With all items not being local, the best protection that a depository institution has is to know your customer. Secondly, where appropriate, delay availability of deposits to the greatest length available. Remember, checks deposited by way of remote deposit are not considered to have been made in person with an employee of the depositary bank, nor deposited at an ATM. This means Regulation CC funds availability does not apply to these deposits. Almost all banks are now sending and receiving their cash letters electronically; so, returns are usually expeditious. Generally, you are safe if you have not allowed the customer to make the withdrawal.

Security considerations for mobile deposits should include some type of anti-fraud geolocation restrictions (such as near check cashing facilities), duplicate detection software, software to auto-check face of check or draft for inconsistencies and multifactor authentication programs.

Who is liable for altered checks?

Company A writes and mails a check to its vendor, Company B, on its account at Friendly Bank. The mail is intercepted, and the interceptor alters the name of the payee to its name and deposits it in its account at Nasty Bank. Nasty Bank then sends the item through the Fed to Friendly Bank who pays the item. Company A realizes the alteration and notifies Friendly Bank. Now what happens?  First, Friendly Bank is required to credit Company A’s account for the amount of the check. Friendly Bank then makes a claim to the Fed and Nasty Bank. At the end of the day, Nasty Bank is responsible; its only recourse is its ability to collect from the interceptor depositor.

Let’s review the bidding

I have read in recent weeks where a bank loan officer and a couple of BSA officers were fined by the regulators for some apparently pretty egregious things that they did. I have no problem with that. If someone knowingly breaks the rules, they should be punished. But the regulators are going after the minnows while the great white sharks are still freely swimming around.  Since the housing crisis, the major banks have been fined and penalized over $200 billion for fraud in their handling of subprime mortgages and more recently for currency market manipulation. $200 billion in fines and penalties goes way beyond regular garden variety fraud. Fraud, whether civil or criminal or both, is an act of intent. If I sell you a Babe Ruth baseball trading card and tell you it is genuine and it proves to be a fake, that is not fraud – if I truly thought it was genuine. On the other hand, if I knew it was fake, then that is fraud.

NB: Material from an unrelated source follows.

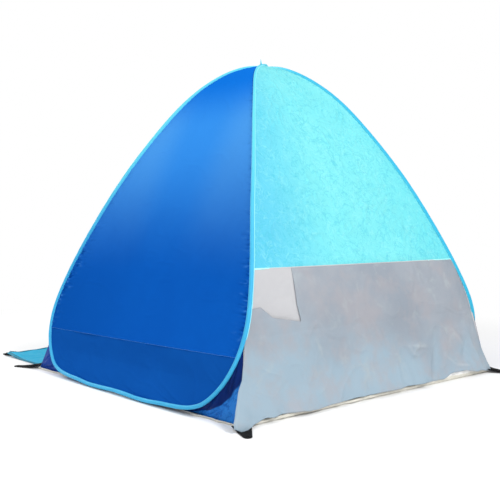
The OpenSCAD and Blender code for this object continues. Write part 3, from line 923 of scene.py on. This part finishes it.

Someone in the upper levels of management in the big banks knew what they were doing and did it anyway, but no one has been prosecuted (at least to my knowledge). One of the biggest fines was $16 billion against Bank of America. At the time, the Justice Department said that it was investigating some of the BofA executives. Nothing ever came of it (again, at least that we are aware). I assume the executives continued to receive their bonuses.

Because of all of this, we did not have just a few consumers affected, there were millions. If the CFPB really wanted to prevent this type activity in the future, it would prosecute a few executives. Then in the future, others might be dissuaded from their misguided activities.